I did not know where I as going when I arrived at the island. (Such strange metaphors of physicality.)
I drove around the island. Searching the Maine landscape for a half-remembered name. I really should write these things down. I eventually stopped and asked for help from an old man with a big, sweet dog. I found my way to the Poor Farm and Design Inquiry.
Am I in the right place? (Such strange metaphors of place.)
It is a gift. Time to think, space to think, being around people who endeavor the same. I started out beginning to map out McLuhan and Fiore’s The Medium is the Massage. I got about half-way through it when my computer died. There was no reviving it. It lay silent, mocking the things I was supposed to do; the production.
An artist/designer without a computer. (Such strange metaphors for being.)
I read a whole book in one sitting, watched the grasses blow in the wind. They were so much like a Wyeth painting I wanted to cry. I watched the netting, the printing, the bread making, the mending of broken things, while the sound of a distant violin played. We broke bread, all these people and I; each pursuing our own endeavors.
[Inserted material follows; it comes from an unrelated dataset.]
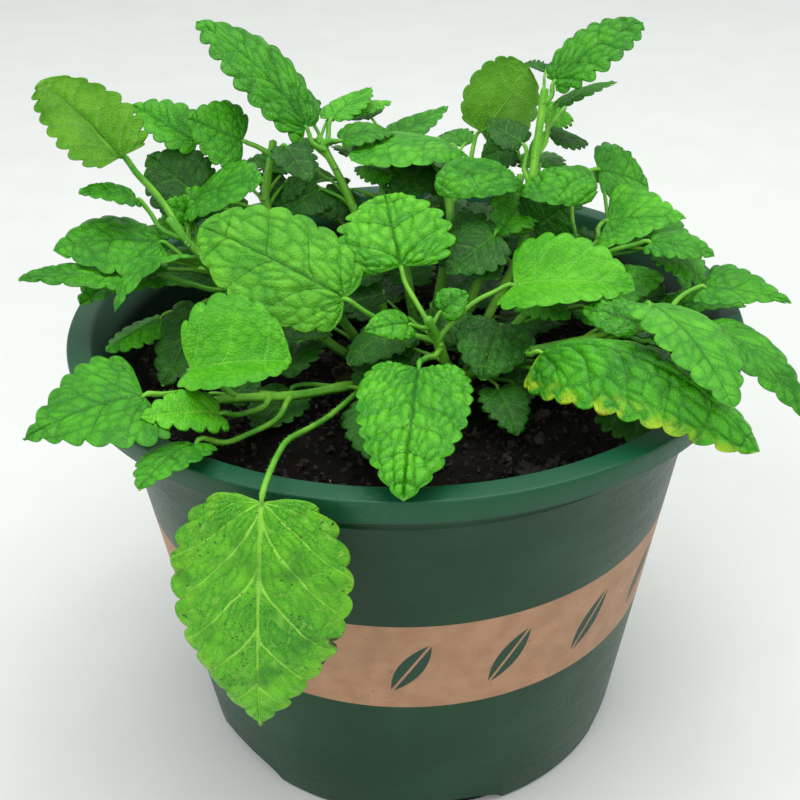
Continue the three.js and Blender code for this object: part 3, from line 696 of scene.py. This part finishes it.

We spoke of design, of design education, of netting and dogs, and of a thousand things I cannot remember now as the days pass and fill in the distance: the counter-production.
I am home now. (Such strange metaphors of time.)
The emails do not stop. The crises begin, although I suspect they never really end. The cat needs to go to the vet, there is dinner to cook and a house to clean. But I will choose to carry this time, to hold it dear, to read whole books in one sitting, to spend the time to think deeply.
I am there still. The wind is soft and it feels like freedom.